BEGIN DATA EXTRACT

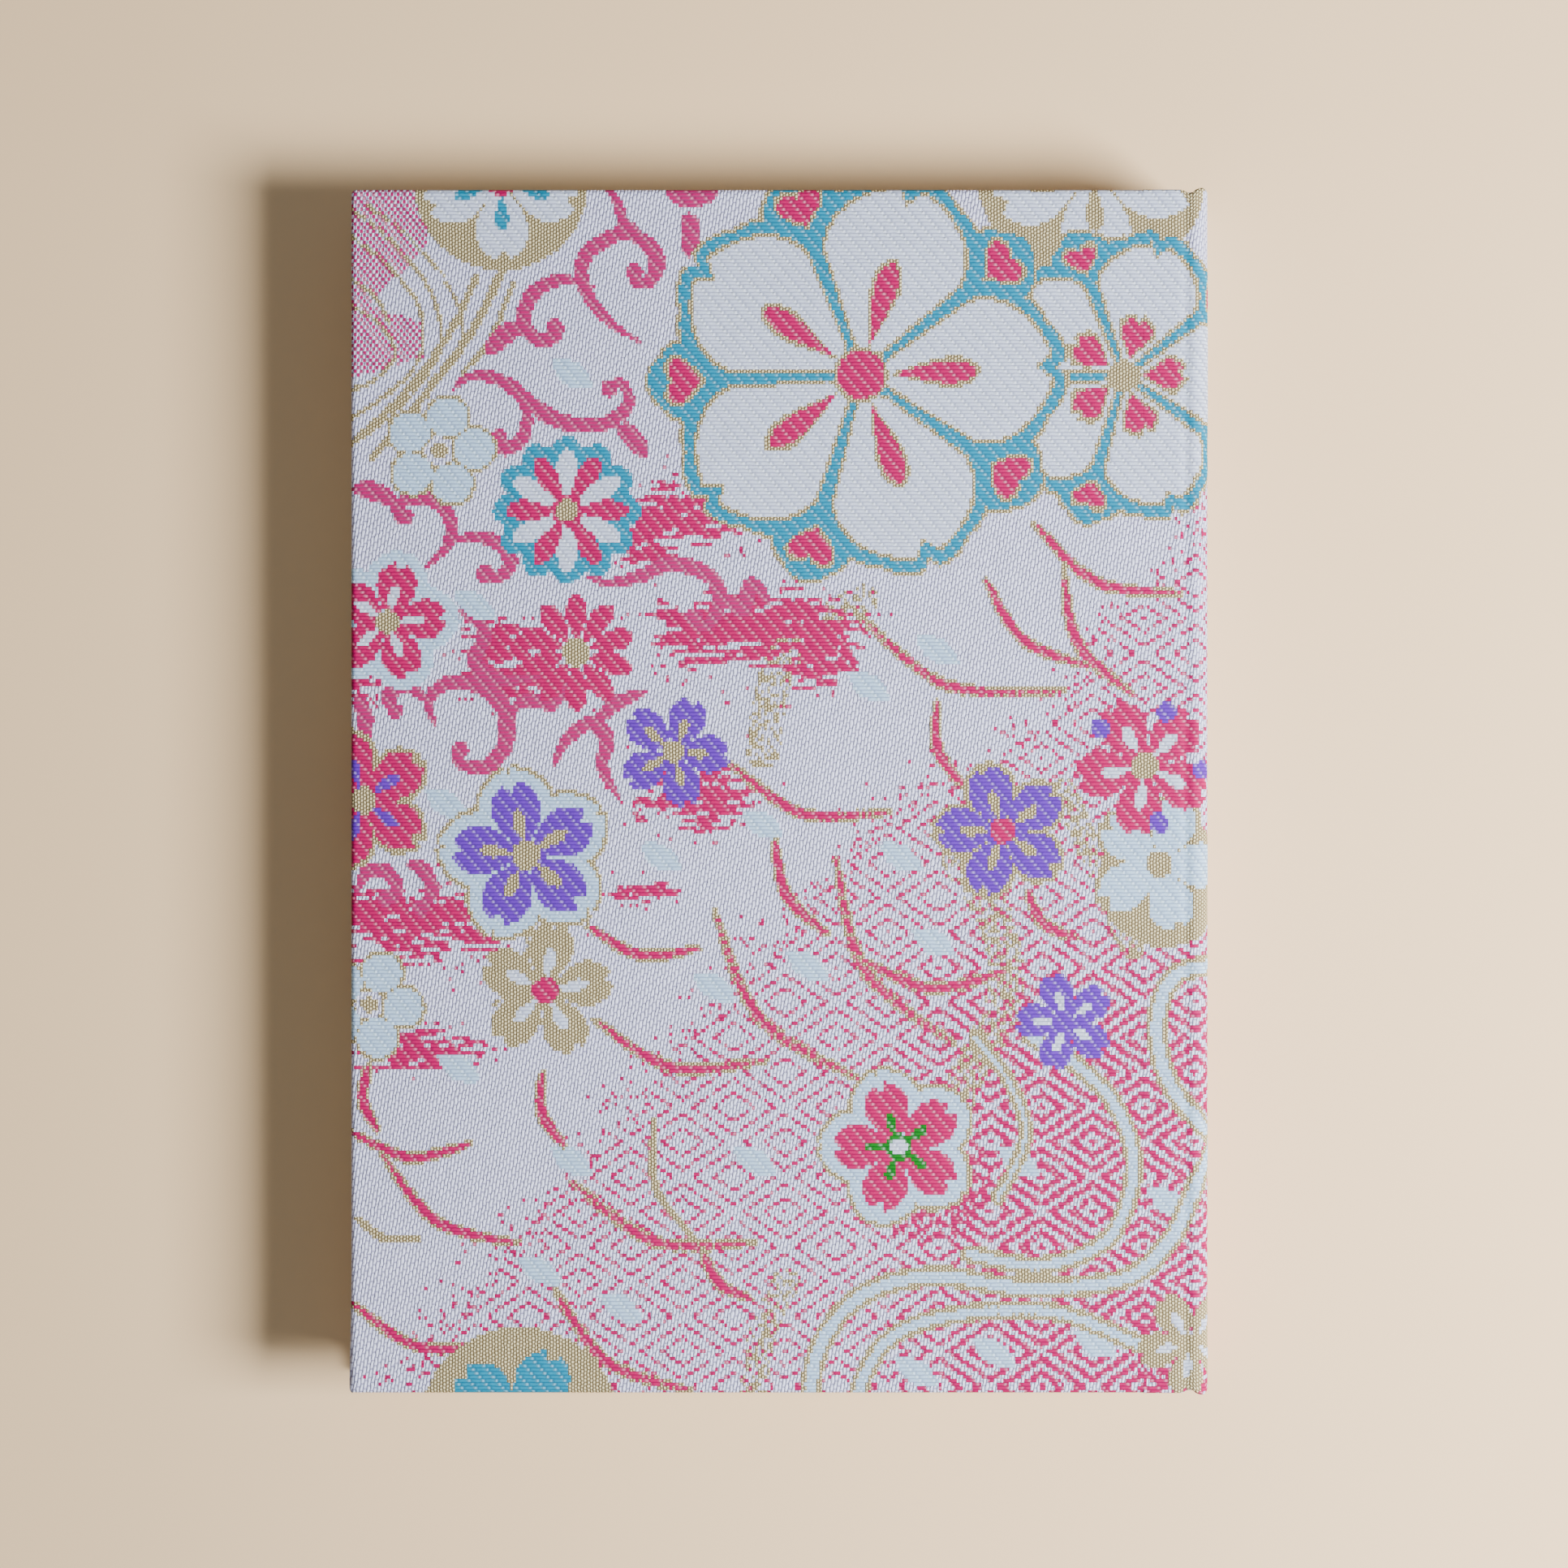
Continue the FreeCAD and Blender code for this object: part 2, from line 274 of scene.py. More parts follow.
def many_petals(design, centre, reach, petals, yarn, edge, eye):
    """A chrysanthemum: many narrow petals round an eye, on a scalloped edge if it has one."""
    angles = [360 / petals * k for k in range(petals)]
    shape = dict(base=0.22 * reach, reach=reach, width=0.36 * reach, blunt=0.5)
    if edge:
        design.spot(centre, 0.9 * reach, edge)
        for angle in angles:
            design.paint(design.petal(centre, angle, grow=1.3, **shape), edge)
        shape.update(base=0.16 * reach, reach=0.92 * reach, width=0.31 * reach)
    for k, angle in enumerate(angles):
        design.paint(design.petal(centre, angle, **shape), "pink" if edge and k % 2 else yarn)
    design.paint(design.disc(centre, 0.24 * reach), "pink" if edge else eye)
    design.spot(centre, 0.17 * reach, eye)


def blade(design, start, end, core=True):
    """A blade of grass: a bent stroke with gold edges and a pink core."""
    bend = 0.16
    (u0, v0), (u1, v1) = start, end
    middle = ((u0 + u1) / 2 - bend * (v1 - v0), (v0 + v1) / 2 + bend * (u1 - u0))
    points = [start, middle, end]
    design.paint(design.stroke(points, 1.6 if core else 0.7, grow=0.45), "gold")
    if core:
        design.paint(design.stroke(points, 1.65), "pink")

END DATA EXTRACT

Using the listing above, reproduce each line without omission.

▸ **THE ANSWER**
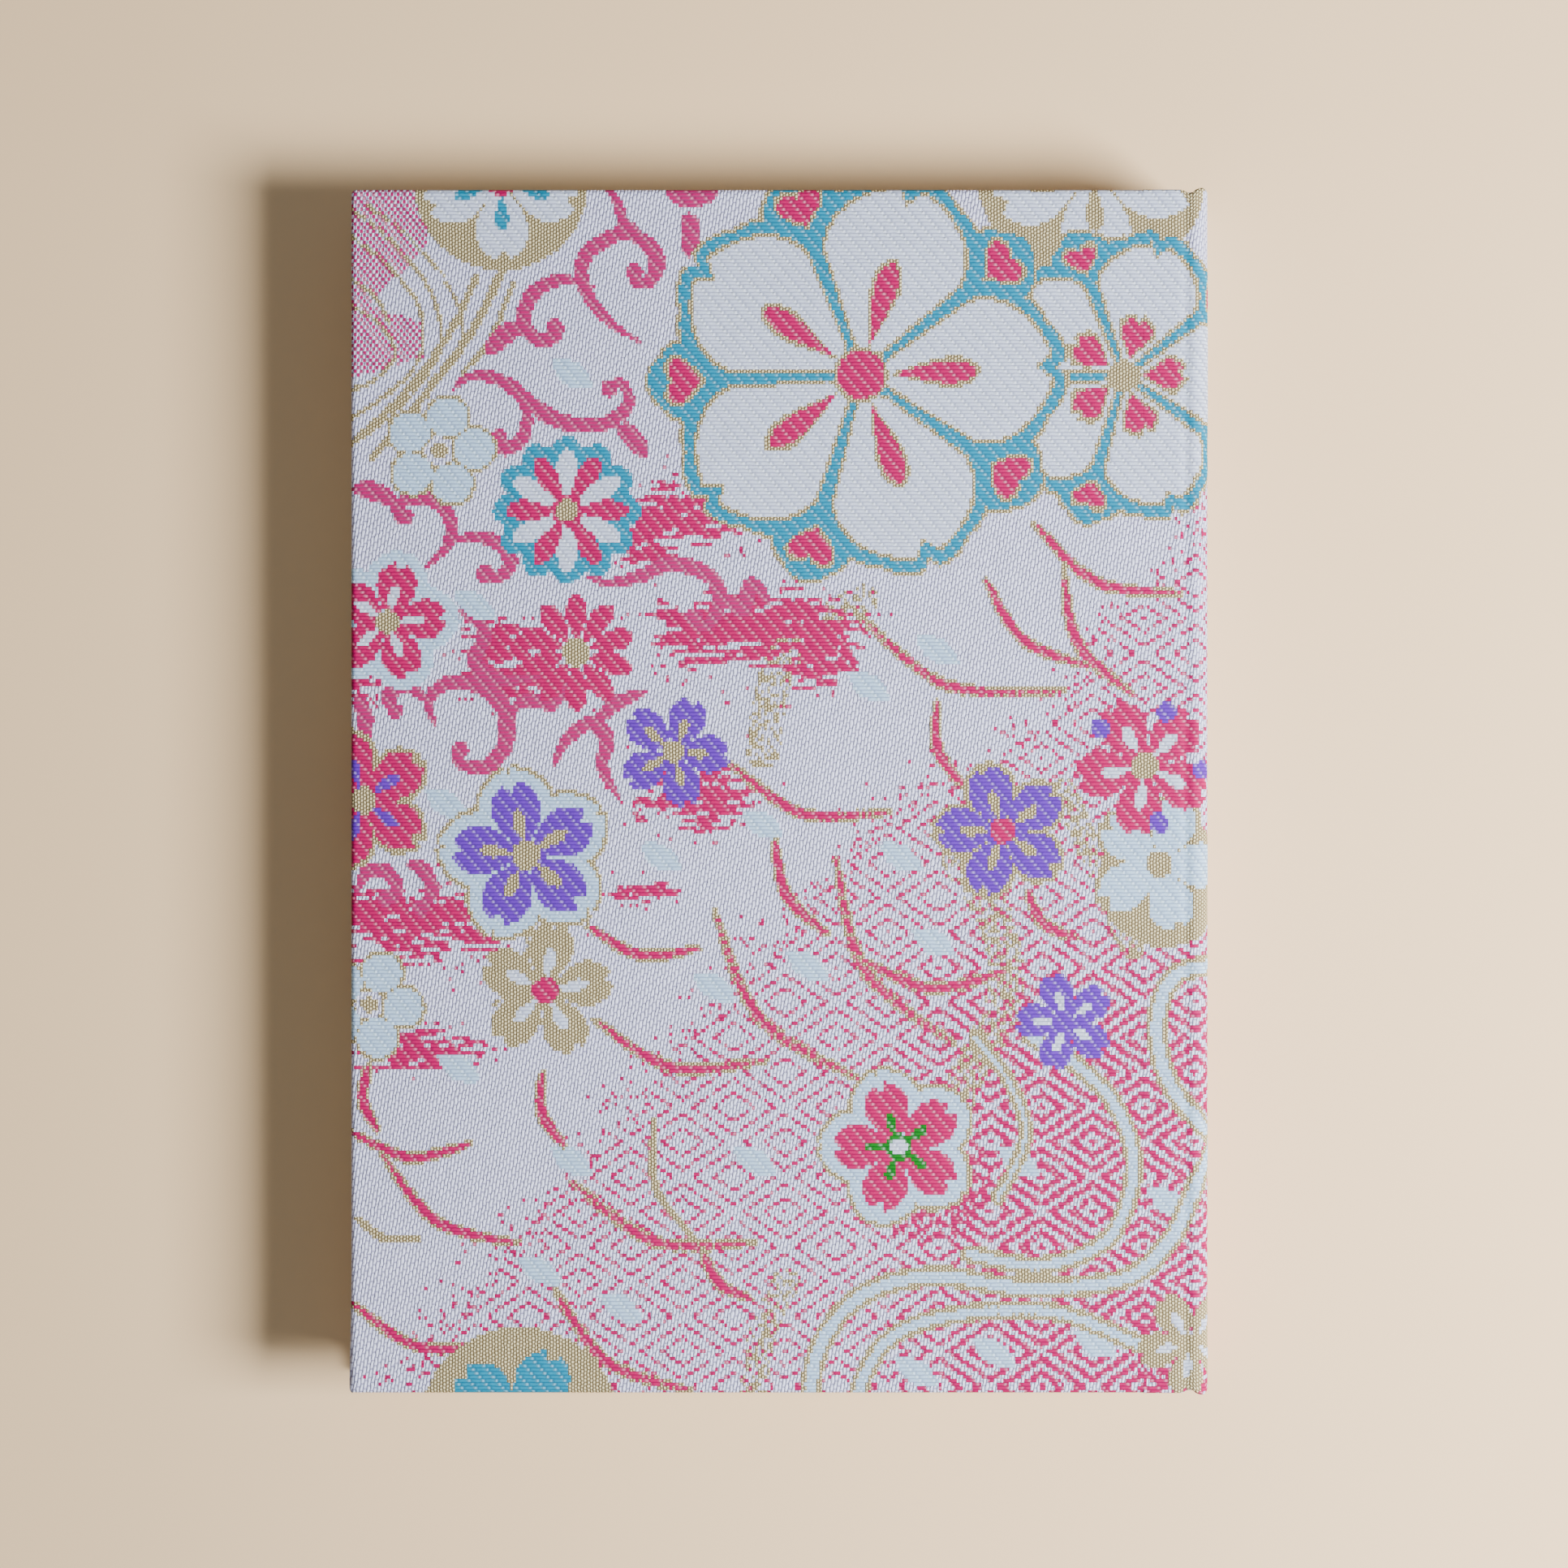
Continue the FreeCAD and Blender code for this object: part 2, from line 274 of scene.py. More parts follow.
def many_petals(design, centre, reach, petals, yarn, edge, eye):
    """A chrysanthemum: many narrow petals round an eye, on a scalloped edge if it has one."""
    angles = [360 / petals * k for k in range(petals)]
    shape = dict(base=0.22 * reach, reach=reach, width=0.36 * reach, blunt=0.5)
    if edge:
        design.spot(centre, 0.9 * reach, edge)
        for angle in angles:
            design.paint(design.petal(centre, angle, grow=1.3, **shape), edge)
        shape.update(base=0.16 * reach, reach=0.92 * reach, width=0.31 * reach)
    for k, angle in enumerate(angles):
        design.paint(design.petal(centre, angle, **shape), "pink" if edge and k % 2 else yarn)
    design.paint(design.disc(centre, 0.24 * reach), "pink" if edge else eye)
    design.spot(centre, 0.17 * reach, eye)


def blade(design, start, end, core=True):
    """A blade of grass: a bent stroke with gold edges and a pink core."""
    bend = 0.16
    (u0, v0), (u1, v1) = start, end
    middle = ((u0 + u1) / 2 - bend * (v1 - v0), (v0 + v1) / 2 + bend * (u1 - u0))
    points = [start, middle, end]
    design.paint(design.stroke(points, 1.6 if core else 0.7, grow=0.45), "gold")
    if core:
        design.paint(design.stroke(points, 1.65), "pink")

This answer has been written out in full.